Teneile: Exactly, and that’s because as Black people, we don’t bury people, we transcend death. That’s because of how we grieve. Even when we wail, even when we mourn, even when we cry, we’re breathing life. You can feel a collective receiving of the spirit of the person who has passed, so that that person’s spirit moves on with us and lives on with us.
Resistance is instinctual to us as Black people – we know we don’t get to sit down because I feel like if we do that whiteness wins.
Are we fighting for affordable housing? That’s grief over community members having nowhere to live. When we’re marching and pushing people to just say “Palestine” and acknowledge the genocide of Palestinians, that’s grief too. There’s grief embedded in our movements. I’m trying to collectively reframe grief as something that isn’t negative because I don’t think our bodies will ever get away from grief because so much of our history is securing life.

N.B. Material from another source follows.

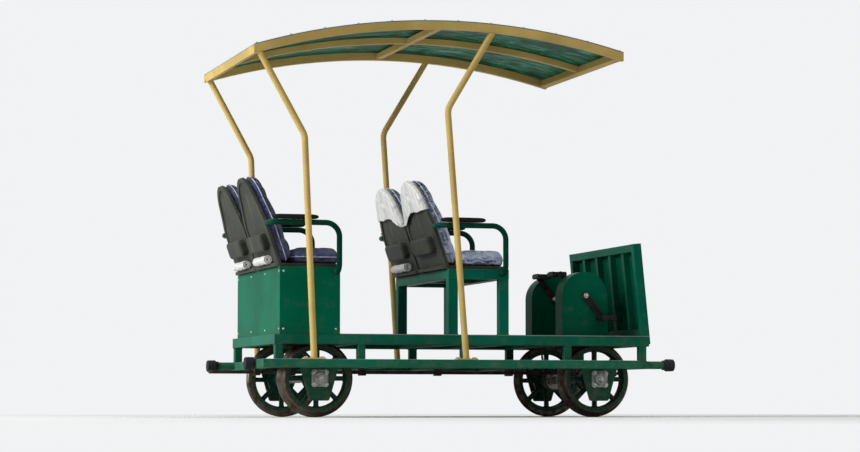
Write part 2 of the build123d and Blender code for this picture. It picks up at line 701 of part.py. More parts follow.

The thing about Black grief is we do not talk about what was; we talk about what is. We stand 10 toes down in how we went to ensure that that life is lived. There’s a living in Black grief; life does not stop for Black people when we die.
Grief propels Black liberatory practice and resistance when we tap into it. Our ancestors tapped into it when they revolted against enslavement. We connect with this grief when we fight for more housing or protest settler apartheid, food insecurity, or just the right to exist while Black. It’s a catalyst that provides the space for us to say: this must change. Grief is always present.